* **RECORDED DATA**
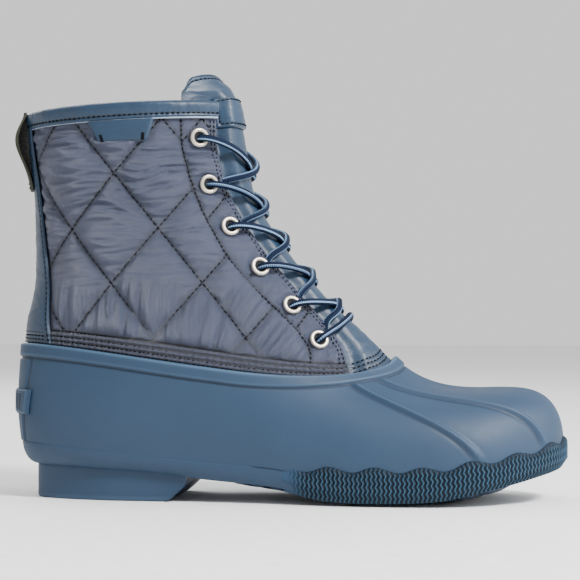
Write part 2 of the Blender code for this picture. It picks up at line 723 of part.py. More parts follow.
def side_line(turn, heights):
    """Points on the outside of shell and sole at given heights, for one turn."""
    turn = np.array(float(turn))
    row = sole_at(seam_line(turn)[0])
    low = sole_edge(turn, 0.0)
    middle = sole_edge(turn, 0.0, SOLE_HEIGHT * (row.seam + row.edge) / 2)
    drops = np.linspace(-1, -0.3, FINE_STEPS)
    wall = skin(np.full(drops.shape, float(turn)), drops, GAP + SHELL_WALL)
    line = np.concatenate([[low], [middle], wall])
    return np.stack([np.interp(heights, line[:, 2], line[:, k]) for k in range(3)], axis=-1)


def make_foxing(ribbed):
    """The ribbed strip round the forefoot, its top edge in low scallops."""
    first, last = FOXING_START_TURN, 360 - FOXING_START_TURN
    fine = np.linspace(first, last, 400)
    edge = seam_line(fine)[:, :2]
    run = np.concatenate([[0], np.cumsum(np.hypot(*np.diff(edge, axis=0).T))])
    ribs = int(round(run[-1] / RIB_PITCH))
    places = np.linspace(0, run[-1], 2 * ribs + 1)
    turns = np.interp(places, run, fine)
    crest = np.arange(len(places)) % 2
    rows = np.linspace(0, 1, 5)
    outer = []
    inner = []
    for place, turn, high in zip(places, turns, crest):
        centre = seam_line(np.array(turn))
        row = sole_at(centre[0])
        scallop = SCALLOP_DEPTH * np.cos(2 * np.pi * (place - run[-1] / 2) / SCALLOP_PITCH)
        top = SOLE_HEIGHT * row.foxing + scallop
        low = SOLE_HEIGHT * row.edge + GAP
        heights = low + (top - low) * rows
        wiggle = RIB_WIGGLE * np.where(np.arange(5) % 2, 1, -1)
        shifted = np.interp(np.clip(place + wiggle, 0, run[-1]), run, fine)
        wall = side_line(turn, heights)
        moved = seam_line(shifted) - centre
        out = outward(np.array(turn))
        face = wall + out * (GAP + FOXING_THICK + RIB_DEPTH * high)
        if 0 < place < run[-1]:
            face[:, :2] += moved[:, :2]
        outer.append(face)
        middle = SOLE_HEIGHT * (row.seam + row.edge) / 2
        backs = np.array([heights[0], middle, (middle + top) / 2, top])
        inner.append(side_line(turn, backs) + out * 2 * GAP)
    outer = np.swapaxes(np.stack(outer), 0, 1)
    inner = np.swapaxes(np.stack(inner), 0, 1)
    return add_sheet("foxing", outer, inner, ribbed)


def sole_edge(turn, inset, height=None):
    """A point of the sole's outline, set in from the shell's outer face, at its lower edge or a height."""
    base = seam_line(turn)
    row = sole_at(base[..., 0])
    away = GAP + SHELL_WALL - inset - (row.inset * BALL_WIDTH if height is None else 0)
    place = base + outward(turn) * np.asarray(away)[..., None]
    place[..., 2] = SOLE_HEIGHT * row.edge if height is None else height
    return place


def ladder(count, start, flip):
    """Faces across a closed ring of points, pairing each point with the one over from it."""
    faces = []
    half = count // 2
    for k in range(half):
        a, b = start + k, start + k + 1
        c, d = start + (count - k - 1) % count, start + (count - k) % count
        corners = (a, b, c, d) if k else (a, b, c)
        if k == half - 1:
            corners = tuple(dict.fromkeys((a, b, c, d)))
        faces.append(corners[::-1] if flip else corners)
    return faces


def sole_ring(turns, inset, line, lift=0.0):
    """The sole's outline set in, lying on one of the sole's lines."""
    ring = sole_edge(turns, inset, 0.0)
    ring[:, 2] = SOLE_HEIGHT * vars(sole_at(ring[:, 0]))[line] + lift
    return ring


def make_outsole(rubber):
    """The sole: a cupped plate, a heel block with a slanted breast, and chevron lugs."""
    turns = shell_columns(np.array(-1.0))
    side = sole_at(seam_line(turns)[:, 0])
    seam = SOLE_HEIGHT * side.seam - GAP
    middle = (seam + SOLE_HEIGHT * side.edge) / 2
    ribbed = np.abs(turns - 180) < 180 - FOXING_START_TURN + 6
    lip = np.where(ribbed, 0.0, SOLE_LIP) - GAP
    cup = SHELL_WALL + 2 * GAP
    rings = [
        sole_ring(turns, SOLE_SLOPE, "under"),
        sole_edge(turns, 0.0),
        sole_edge(turns, -lip, middle),
        sole_edge(turns, -lip, seam),
        sole_edge(turns, cup, seam),
        sole_ring(turns, cup + CUP_DRAFT, "bed"),
    ]
    count = len(turns)
    faces = grid_faces(len(rings), count, wrap=True)
    faces += ladder(count, 0, flip=True)
    faces += ladder(count, (len(rings) - 1) * count, flip=False)
    sole = add_object("outsole", np.stack(rings), faces, rubber)
    joined(sole, make_heel_block(rubber))
    joined(sole, make_lugs(rubber))
    return sole


def make_heel_block(rubber):
    """The heel block: the sole's outline set in, with a slanted breast and a rounded lower edge."""
    outline = sole_edge(np.array(HEEL_TURNS, float), HEEL_BLOCK_INSET, 0.0)
    breast = along_boot(HEEL_BREAST)
    rings = []
    for slant, shrink in ((HEEL_SLANT, HEEL_ROUND / 2), (HEEL_SLANT, 0.0), (0.0, 0.0)):
        ring = outline.copy()
        ring[:, 0] = np.minimum(ring[:, 0], breast - slant)
        away = ring[:, :2] - np.array([along_boot(HEEL_MIDDLE), 0.0])
        ring[:, :2] -= away / np.linalg.norm(away, axis=1, keepdims=True) * shrink
        rings.append(ring)
    rings[1][:, 2] = HEEL_ROUND
    row = sole_at(rings[2][:, 0])
    rings[2][:, 2] = SOLE_HEIGHT * (row.under + row.bed) / 2
    return add_swept("heel_block_guide", np.stack(rings), rubber)


def make_lugs(rubber):
    """Chevron bars under the forefoot, which reach the floor where the sole is flat."""
    solids = bmesh.new()
    for k in range(LUG_COUNT):
        start = along_boot(LUG_FIRST) + k * LUG_PITCH
        share = np.array([-1.0, -LUG_FLAT, 0.0, LUG_FLAT, 1.0])
        fine = np.linspace(20, 180, 200)
        outer_y = np.interp(start, seam_line(fine)[:, 0], seam_line(fine)[:, 1]) + LUG_INSET
        inner_y = np.interp(start, seam_line(360 - fine)[:, 0], seam_line(360 - fine)[:, 1]) - LUG_INSET
        y = (outer_y + inner_y) / 2 + share * (inner_y - outer_y) / 2
        bend = LUG_CHEVRON * (1 - np.abs(share))
        corners = []
        for ahead in (0.0, LUG_WIDTH):
            x = start + bend + ahead
            under = SOLE_HEIGHT * sole_at(x).under
            crown = LUG_CROWN * np.maximum(np.abs(share) - LUG_FLAT, 0) / (1 - LUG_FLAT)
            corners.append(point(x, y, np.maximum(under - LUG_DEPTH, 0) + crown))
            corners.append(point(x, y, under + LUG_ROOT))
        back_low, back_high, front_low, front_high = corners
        ring = np.stack([back_low, front_low, front_high, back_high], axis=1)
        verts = [[solids.verts.new(p) for p in row] for row in ring]
        for a, b in zip(verts[:-1], verts[1:]):
            for i in range(4):
                solids.faces.new((a[i], a[(i + 1) % 4], b[(i + 1) % 4], b[i]))
        solids.faces.new(verts[0][::-1])
        solids.faces.new(verts[-1])
    bmesh.ops.recalc_face_normals(solids, faces=solids.faces)
    guide = add_object("lug_guide", [(0, 0, 0)], [], rubber)
    solids.to_mesh(guide.data)
    solids.free()
    return guide


def make_insole(foam):
    """The insole, lying in the sole's cup."""
    turns = shell_columns(np.array(-1.0))
    count = len(turns)
    inset = SHELL_WALL + 3 * GAP + 1.4 * CUP_DRAFT
    low = sole_ring(turns, inset, "bed", 2 * GAP)
    high = sole_ring(turns, inset, "bed", 2 * GAP + INSOLE_THICK)
    faces = grid_faces(2, count, wrap=True) + ladder(count, 0, True) + ladder(count, count, False)
    return add_object("insole", np.stack([low, high]), faces, foam)


def main():
    for obj in list(bpy.data.objects):
        bpy.data.objects.remove(obj)
    rubber = make_material("slate blue rubber", (0.130, 0.205, 0.290), 0.45)
    dark_rubber = make_material("dark teal rubber", (0.030, 0.085, 0.130), 0.40)
    nylon = make_material("slate grey nylon", (0.150, 0.165, 0.215), 0.55)
    leather = make_material("blue leather", (0.120, 0.235, 0.340), 0.45)
    webbing = make_material("brown webbing", (0.035, 0.028, 0.025), 0.85)
    metal = make_material("cream lacquered metal", (0.780, 0.750, 0.680), 0.30)
    cord = make_material("navy cord", (0.015, 0.025, 0.060), 0.75)
    foam = make_material("insole foam", (0.060, 0.065, 0.075), 0.90)
    make_outsole(rubber)
    make_insole(foam)
    make_shell(rubber)
    make_badge(rubber)
    make_foxing(dark_rubber)
    make_shaft(nylon)
    make_collar(leather)
    make_heel_strip(leather)
    make_patch(leather)
    make_pull_loop(webbing)
    make_tongue(leather)
    make_keeper(leather)
    for pair in PAIRS:
        make_eyelet(f"eyelet_outer_{pair}", pair, -1, metal)
        make_eyelet(f"eyelet_inner_{pair}", pair, 1, metal)
    make_laces(cord)


main()
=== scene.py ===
"""Looks of the right duck boot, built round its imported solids.

+X points to the toe, the outer side of the foot faces -Y, +Z is up, and lengths are in metres.
Every surface is worked out from two numbers: a turn round the boot, in degrees (0 at the heel,
90 on the outer side, 180 at the toe or tongue, 270 inside) and a level up it (-1 at the seam
with the sole, 0 at the rubber's rim, 6 at the collar), moved out along the form's normal.
"""

import math
from types import SimpleNamespace

import bmesh
import bpy
import numpy as np
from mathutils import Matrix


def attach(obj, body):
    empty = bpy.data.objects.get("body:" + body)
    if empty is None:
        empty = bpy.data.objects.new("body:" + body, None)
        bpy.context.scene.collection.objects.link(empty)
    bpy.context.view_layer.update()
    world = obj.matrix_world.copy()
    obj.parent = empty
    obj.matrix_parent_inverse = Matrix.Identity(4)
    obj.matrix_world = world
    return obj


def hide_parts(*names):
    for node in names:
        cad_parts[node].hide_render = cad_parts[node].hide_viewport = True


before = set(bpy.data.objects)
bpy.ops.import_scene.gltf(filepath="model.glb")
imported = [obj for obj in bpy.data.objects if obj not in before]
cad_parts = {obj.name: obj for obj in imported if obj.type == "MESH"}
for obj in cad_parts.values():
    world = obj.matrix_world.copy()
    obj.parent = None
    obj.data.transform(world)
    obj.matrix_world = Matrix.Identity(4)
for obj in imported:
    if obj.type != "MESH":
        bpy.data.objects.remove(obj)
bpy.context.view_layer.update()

MM = 0.001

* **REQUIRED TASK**
Restate, word for word and with nothing added, the lines from the first line of the listing through the one where "return np.stack([np.interp(heights, line[:, 2], line[:, k])" stands.

* **SOLUTION**
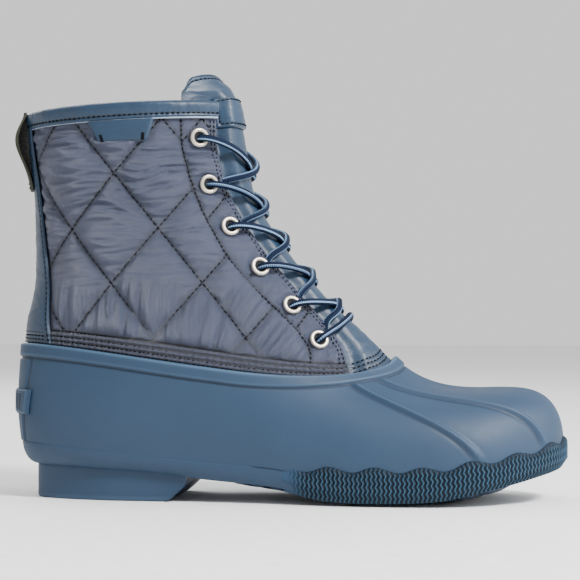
Write part 2 of the Blender code for this picture. It picks up at line 723 of part.py. More parts follow.
def side_line(turn, heights):
    """Points on the outside of shell and sole at given heights, for one turn."""
    turn = np.array(float(turn))
    row = sole_at(seam_line(turn)[0])
    low = sole_edge(turn, 0.0)
    middle = sole_edge(turn, 0.0, SOLE_HEIGHT * (row.seam + row.edge) / 2)
    drops = np.linspace(-1, -0.3, FINE_STEPS)
    wall = skin(np.full(drops.shape, float(turn)), drops, GAP + SHELL_WALL)
    line = np.concatenate([[low], [middle], wall])
    return np.stack([np.interp(heights, line[:, 2], line[:, k]) for k in range(3)], axis=-1)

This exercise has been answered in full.